Each line of the material must be returned exactly.
::::::::::
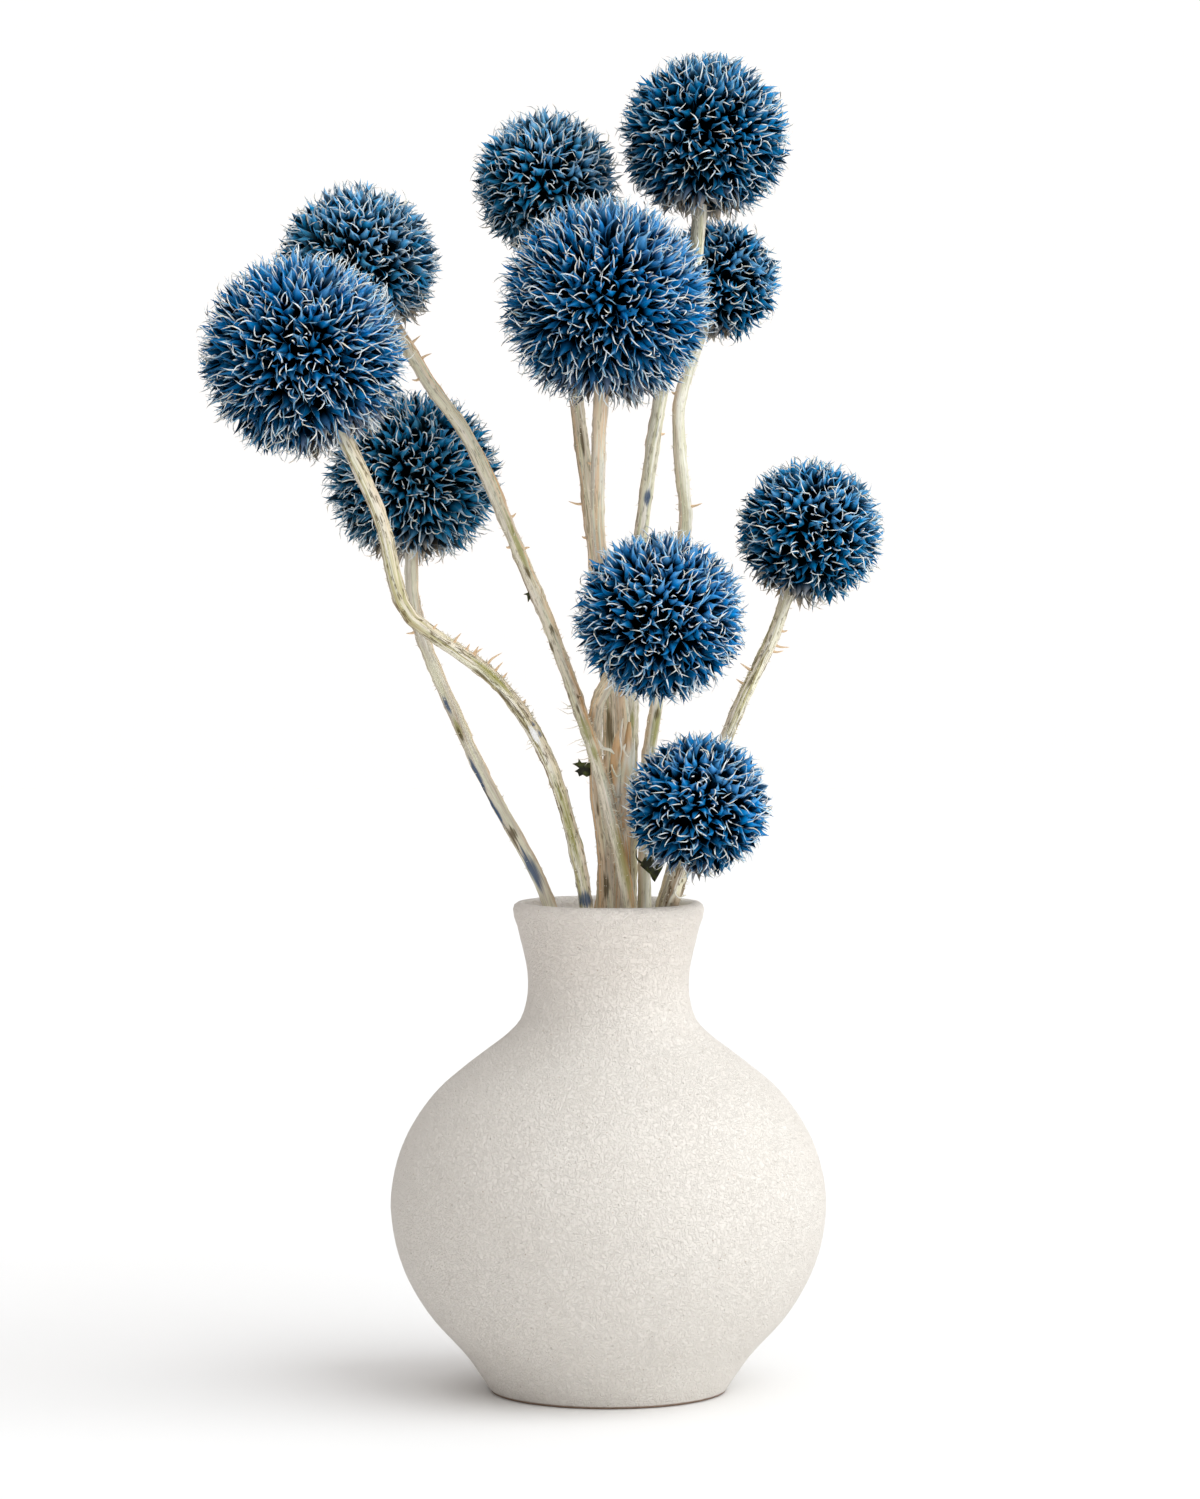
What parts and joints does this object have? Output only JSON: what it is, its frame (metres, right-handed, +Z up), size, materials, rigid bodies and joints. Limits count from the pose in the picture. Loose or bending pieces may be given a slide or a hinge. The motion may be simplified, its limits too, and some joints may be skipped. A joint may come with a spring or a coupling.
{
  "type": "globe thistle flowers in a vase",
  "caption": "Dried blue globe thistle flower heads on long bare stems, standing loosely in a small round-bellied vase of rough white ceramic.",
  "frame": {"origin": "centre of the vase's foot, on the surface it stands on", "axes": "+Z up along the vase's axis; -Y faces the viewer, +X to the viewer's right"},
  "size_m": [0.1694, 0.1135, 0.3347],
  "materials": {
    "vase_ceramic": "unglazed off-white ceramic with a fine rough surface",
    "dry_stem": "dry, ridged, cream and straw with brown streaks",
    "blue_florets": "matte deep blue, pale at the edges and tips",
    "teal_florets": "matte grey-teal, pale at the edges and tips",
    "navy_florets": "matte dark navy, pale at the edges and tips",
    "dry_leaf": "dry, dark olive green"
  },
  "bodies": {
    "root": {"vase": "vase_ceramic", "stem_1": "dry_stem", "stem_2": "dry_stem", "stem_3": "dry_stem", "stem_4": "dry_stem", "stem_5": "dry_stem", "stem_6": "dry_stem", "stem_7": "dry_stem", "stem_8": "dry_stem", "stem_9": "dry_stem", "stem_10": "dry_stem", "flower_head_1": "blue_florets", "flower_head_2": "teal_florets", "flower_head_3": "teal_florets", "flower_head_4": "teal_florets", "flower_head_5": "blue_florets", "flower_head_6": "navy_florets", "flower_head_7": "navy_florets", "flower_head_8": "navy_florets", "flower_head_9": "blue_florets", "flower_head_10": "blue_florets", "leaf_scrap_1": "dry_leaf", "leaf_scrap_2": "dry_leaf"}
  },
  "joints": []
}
::::::::::
== The solution ==
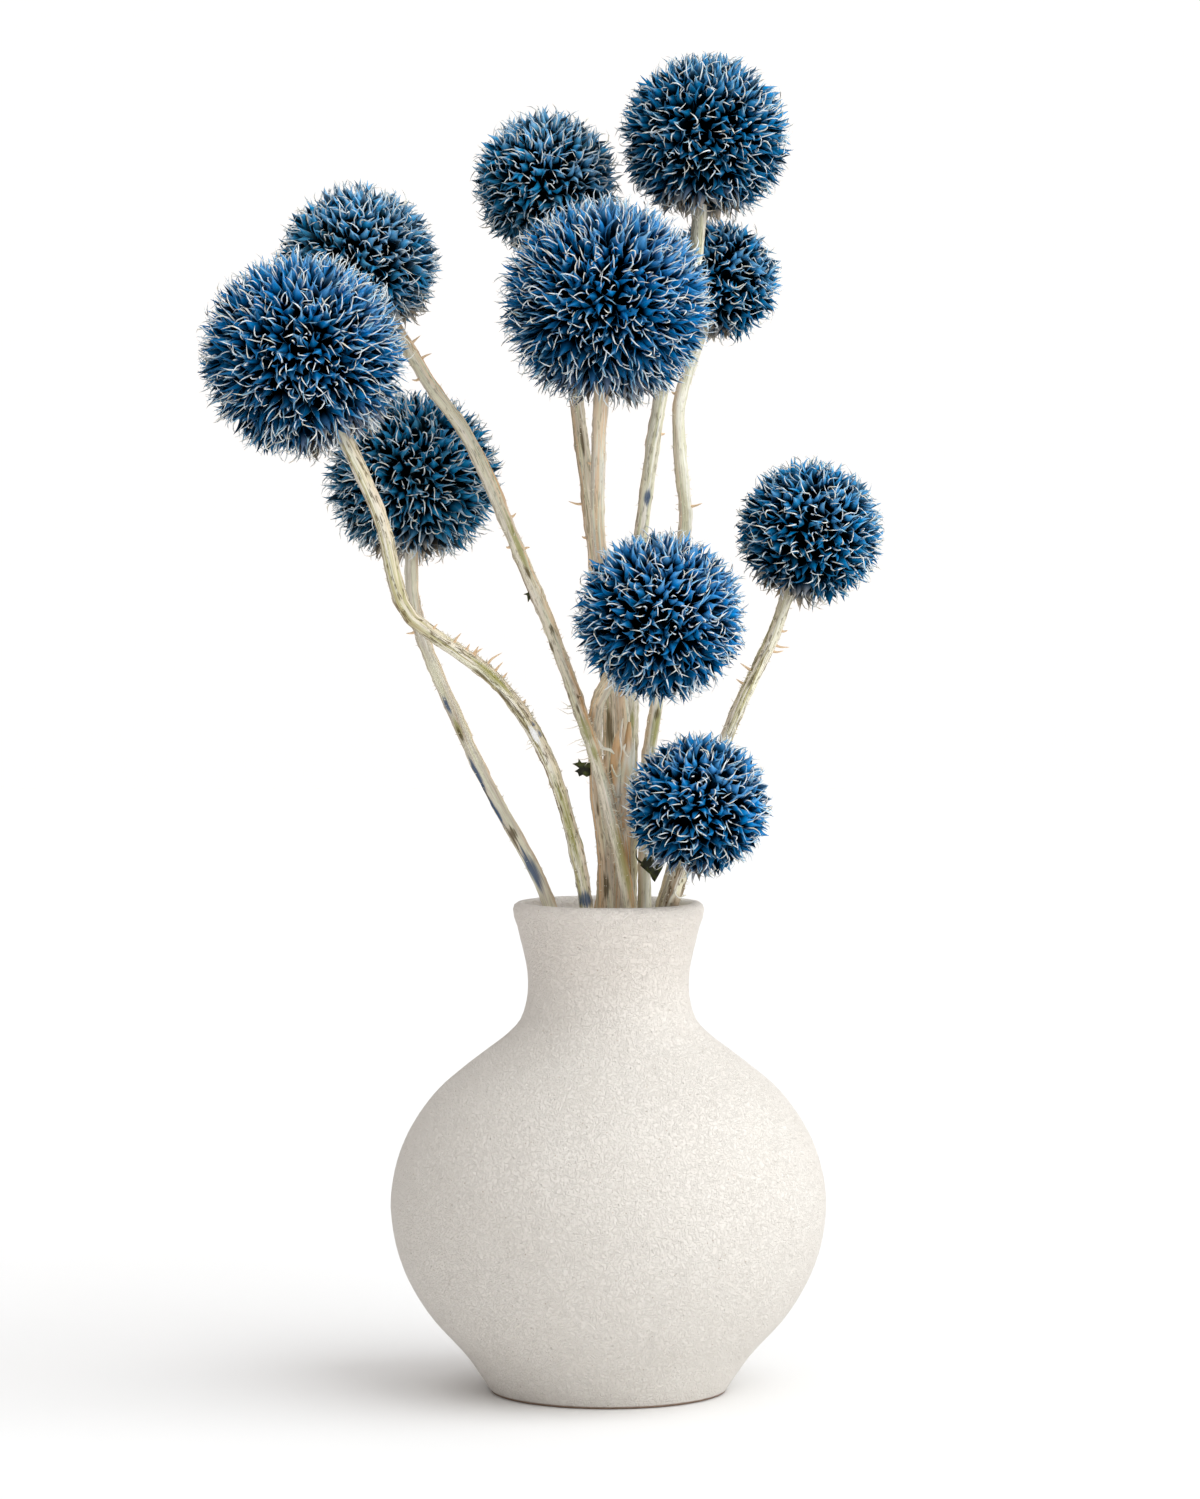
What parts and joints does this object have? Output only JSON: what it is, its frame (metres, right-handed, +Z up), size, materials, rigid bodies and joints. Limits count from the pose in the picture. Loose or bending pieces may be given a slide or a hinge. The motion may be simplified, its limits too, and some joints may be skipped. A joint may come with a spring or a coupling.
{
  "type": "globe thistle flowers in a vase",
  "caption": "Dried blue globe thistle flower heads on long bare stems, standing loosely in a small round-bellied vase of rough white ceramic.",
  "frame": {"origin": "centre of the vase's foot, on the surface it stands on", "axes": "+Z up along the vase's axis; -Y faces the viewer, +X to the viewer's right"},
  "size_m": [0.1694, 0.1135, 0.3347],
  "materials": {
    "vase_ceramic": "unglazed off-white ceramic with a fine rough surface",
    "dry_stem": "dry, ridged, cream and straw with brown streaks",
    "blue_florets": "matte deep blue, pale at the edges and tips",
    "teal_florets": "matte grey-teal, pale at the edges and tips",
    "navy_florets": "matte dark navy, pale at the edges and tips",
    "dry_leaf": "dry, dark olive green"
  },
  "bodies": {
    "root": {"vase": "vase_ceramic", "stem_1": "dry_stem", "stem_2": "dry_stem", "stem_3": "dry_stem", "stem_4": "dry_stem", "stem_5": "dry_stem", "stem_6": "dry_stem", "stem_7": "dry_stem", "stem_8": "dry_stem", "stem_9": "dry_stem", "stem_10": "dry_stem", "flower_head_1": "blue_florets", "flower_head_2": "teal_florets", "flower_head_3": "teal_florets", "flower_head_4": "teal_florets", "flower_head_5": "blue_florets", "flower_head_6": "navy_florets", "flower_head_7": "navy_florets", "flower_head_8": "navy_florets", "flower_head_9": "blue_florets", "flower_head_10": "blue_florets", "leaf_scrap_1": "dry_leaf", "leaf_scrap_2": "dry_leaf"}
  },
  "joints": []
}